The problem is us. Adults don't gang up on the kids any more, because when you tell another adult their kid misbehaved they don't want to hear it. We have too many children whose parents really don't care, or are too tired to care. We have too many kids growing up in neighborhoods where criminals, drug addicts and violence lives right outside their door.

The solution isn't new computers. It isn't ending band or football, activities schools use to hook kids and get them to behave. It isn't making kids take tests, or in teaching to tests. It's in re-establishing discipline and authority. For eight hours a day the teachers, administrators and staff are the parents of our children. They need the support to make up for the other sixteen. So the only solution I see is to throw adults at them. Gang up on them. Establish right away that someone is there watching over them every single minute they're at school. Adults to help them with that math or reading problem they don't understand. Enough adults so the discipline problems cannot disrupt class, and problem kids are given into the structure they need sooner rather than later. Enough so that child abuse problems are caught early on, and so kids know they have a safe respite.

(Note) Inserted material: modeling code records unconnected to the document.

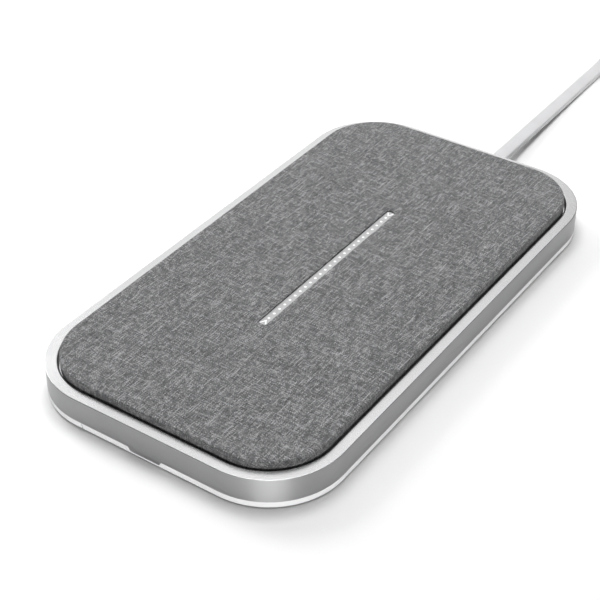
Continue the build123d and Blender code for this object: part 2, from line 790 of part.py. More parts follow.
def nodes():
    parts = {
        "alloy_frame": alloy_frame(),
        "base_plate": base_plate(),
        "foot_ring": foot_ring(),
        "base_screws": base_screws(),
        "top_tray": top_tray(),
        "foam_layer": foam_layer(),
        "fabric_cover": fabric_cover(),
        "light_bar": light_bar(),
        "light_dots": light_dots(),
        "front_chevron": light_chevron(-1),
        "rear_chevron": light_chevron(1),
        "led_strip": led_strip(),
        "status_leds": status_leds(),
        "led_ribbon": led_ribbon(),
        "coil_holder": coil_holder(),
        "ferrite_sheet": ferrite_sheet(),
        "front_charging_coil": charging_coil(0),
        "middle_charging_coil": charging_coil(1),
        "rear_charging_coil": charging_coil(2),
        "coil_leads": coil_leads(),
        "coil_terminals": coil_terminals(),
        "coil_thermistor": coil_thermistor(),
        "main_board": main_board(),
        "board_screws": board_screws(),
        "power_inductor": power_inductor(),
        "lead_socket": lead_socket(),
        "lead_connector": lead_connector(),
        "lead_cores": lead_cores(),
        "lead_inner_run": lead_inner_run(),
        "lead_clamp": lead_clamp(),
        "clamp_screws": clamp_screws(),
        "strain_relief": strain_relief(),
        "power_cable": power_cable(),
        "cable_coil": cable_coil(),
        "cable_tie": cable_tie(),
        "cable_tail": cable_tail(),
        "plug_neck": plug_neck(),
        "plug_body": plug_body(),
        "plug_shell": plug_shell(),
        "plug_tongue": plug_tongue(),
        "plug_contacts": plug_contacts(),
    }
    parts.update(board_parts())
    return parts


print_route()
os.makedirs("parts", exist_ok=True)
for name, solid in nodes().items():
    export_step(solid, f"parts/{name}.step")
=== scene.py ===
import bpy
import numpy as np
from math import cos, pi, radians, sin
from mathutils import Matrix, Vector


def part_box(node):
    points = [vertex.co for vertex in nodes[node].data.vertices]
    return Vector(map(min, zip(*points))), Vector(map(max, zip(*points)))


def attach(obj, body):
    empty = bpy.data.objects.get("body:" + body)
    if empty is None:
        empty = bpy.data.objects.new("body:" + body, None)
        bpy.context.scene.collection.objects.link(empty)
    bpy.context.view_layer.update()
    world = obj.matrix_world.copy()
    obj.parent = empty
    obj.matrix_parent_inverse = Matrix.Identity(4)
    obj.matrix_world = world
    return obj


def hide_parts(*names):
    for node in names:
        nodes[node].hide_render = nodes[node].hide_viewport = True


# Wireless charging pad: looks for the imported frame. Metres, +Y towards the lead end, +Z up.

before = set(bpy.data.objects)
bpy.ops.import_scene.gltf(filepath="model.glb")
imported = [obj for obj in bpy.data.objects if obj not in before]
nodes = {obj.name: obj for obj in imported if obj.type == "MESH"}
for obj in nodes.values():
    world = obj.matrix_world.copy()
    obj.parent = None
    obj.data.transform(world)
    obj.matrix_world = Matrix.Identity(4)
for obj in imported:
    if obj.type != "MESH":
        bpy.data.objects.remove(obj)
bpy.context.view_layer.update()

MM = 0.001

# ---- camera ----
AZIMUTH = 34.806
ELEVATION = 36.582
ROLL = -0.258
DISTANCE = 418.62 * MM
TARGET = Vector((-6.412 * MM, -5.926 * MM, 0.0))
LENS = 86.67
SENSOR = 36.0


def make_camera():
    """Looks down at the pad from its front right corner."""
    a, e, r = radians(AZIMUTH), radians(ELEVATION), radians(ROLL)
    back = Vector((sin(a) * cos(e), -cos(a) * cos(e), sin(e)))
    right = Vector((cos(a), sin(a), 0))
    up = back.cross(right)
    right, up = right * cos(r) + up * sin(r), up * cos(r) - right * sin(r)
    turn = Matrix((right, up, back)).transposed().to_4x4()
    data = bpy.data.cameras.new("camera")
    data.lens = LENS
    data.sensor_width = SENSOR
    data.clip_start = 0.01
    data.clip_end = 20
    camera = bpy.data.objects.new("camera", data)
    camera.matrix_world = Matrix.Translation(TARGET + back * DISTANCE) @ turn
    bpy.context.scene.collection.objects.link(camera)
    bpy.context.scene.camera = camera


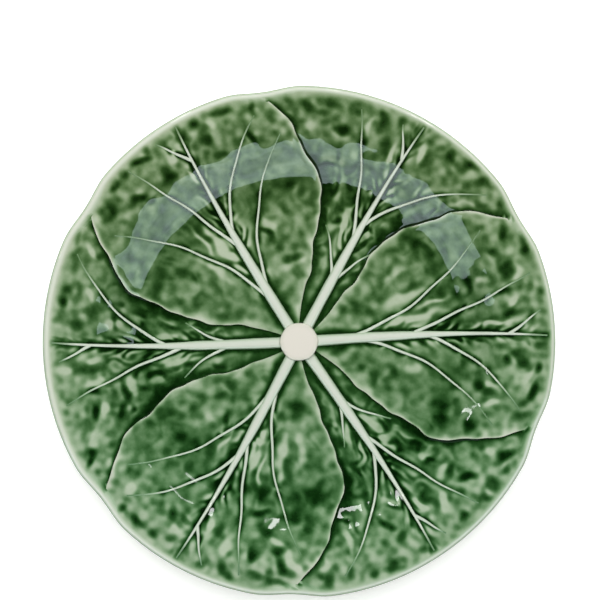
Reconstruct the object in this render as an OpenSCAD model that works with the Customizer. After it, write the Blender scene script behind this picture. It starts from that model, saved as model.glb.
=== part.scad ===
// Salad plate in leaf-moulded, green-glazed earthenware.
// Six cabbage leaves spread from a round stalk: three broad upper leaves lap over three tucked ones.
// The origin is on the table under the middle of the plate, with +Z up and leaf 1 pointing along +X.

/* [Outline] */
// Radius from the middle of the plate to the crown of a rim lobe
rim_r = 100; // [84:1:130]
// Depth of the dip in the rim where two leaves meet
notch_depth = 1.5; // [0.6:0.1:3]
// Width of that dip along the rim
notch_w = 32; // [20:1:40]
// Width of the bare band between the leaves and the rounded edge of the rim
rim_band = 0.2; // [0:0.1:1.5]

/* [Section] */
// Width of the sloped rim, outside the crown curve
rim_w = 18.5; // [12:1:26]
// Radius of the hollow curve between the floor and the wall
cove_r = 24; // [14:1:32]
// Steepest slope of the wall, in degrees
wall_angle = 33; // [26:1:42]
// Level length of the straight part of the wall
wall_run = 2.5; // [1:0.5:4]
// Radius of the crown curve between the wall and the rim
shoulder_r = 24; // [14:1:30]
// Slope of the rim, in degrees
rim_angle = 11; // [5:1:16]
// Thickness of the clay under the leaves
clay_t = 3.6; // [2.8:0.1:5]

/* [Foot ring] */
// Height of the foot ring, which lifts the well off the table
foot_h = 2.6; // [1.8:0.1:5]
// Width of the foot ring where it joins the plate
foot_w = 5; // [4:0.5:8]
// Distance that each side of the foot ring leans in towards its foot
foot_draft = 0.5; // [0:0.1:0.8]
// Distance from the edge of the well in to the foot ring
foot_inset = 2; // [0.5:0.5:6]
// Radius of the ring's two lower edges
foot_edge_r = 0.9; // [0.4:0.1:1.6]

/* [Stalk] */
// Radius of the cut stalk in the middle
stalk_r = 7.5; // [6:0.5:10]
// Height of the cut stalk above the clay floor
stalk_h = 4.2; // [3.4:0.1:6]
// Radius of the stalk's upper edge
stalk_edge_r = 0.9; // [0.4:0.1:1.6]

/* [Leaf blades] */
// Thickness of a tucked leaf beside its midrib
blade_t = 1.1; // [0.8:0.1:2]
// How much higher an upper leaf lies than a tucked one
lap_h = 0.8; // [0.4:0.1:1.6]
// Swell of a blade between its midrib and its margin
swell_h = 0.7; // [0:0.1:1.4]
// Lift of an upper leaf's margin
curl_h = 0.5; // [0:0.1:1]
// Drop of a tucked leaf beside the margin that covers it
tuck_h = 0.3; // [0:0.1:0.5]
// Thickness of a blade's outer end, at the rim
blade_end_t = 0.4; // [0.3:0.1:0.8]

/* [Veins] */
// Width of a midrib at the stalk
midrib_w = 4.4; // [3:0.1:6]
// Height of a midrib at the stalk, above the blade
midrib_h = 1.5; // [0.8:0.1:2.4]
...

The idea behind our public school system is simple. America needs an informed, educated populace if its political system is going to work. America needs a reliable educated work force for American business to prosper. Our school system is the biggest public tool we have to make that happen. It will be difficult and expensive to address this problem, and we'll have to do it for a generation. Yet, if we do it, the next generation would get easier, the requirements less.

We can continue to call teachers names and come up with slogans and require tests but none of this will really solve the problems of American education. The question is, are we willing to pay the price to fix the problem, or would we simply prefer another coat of paint over the rust?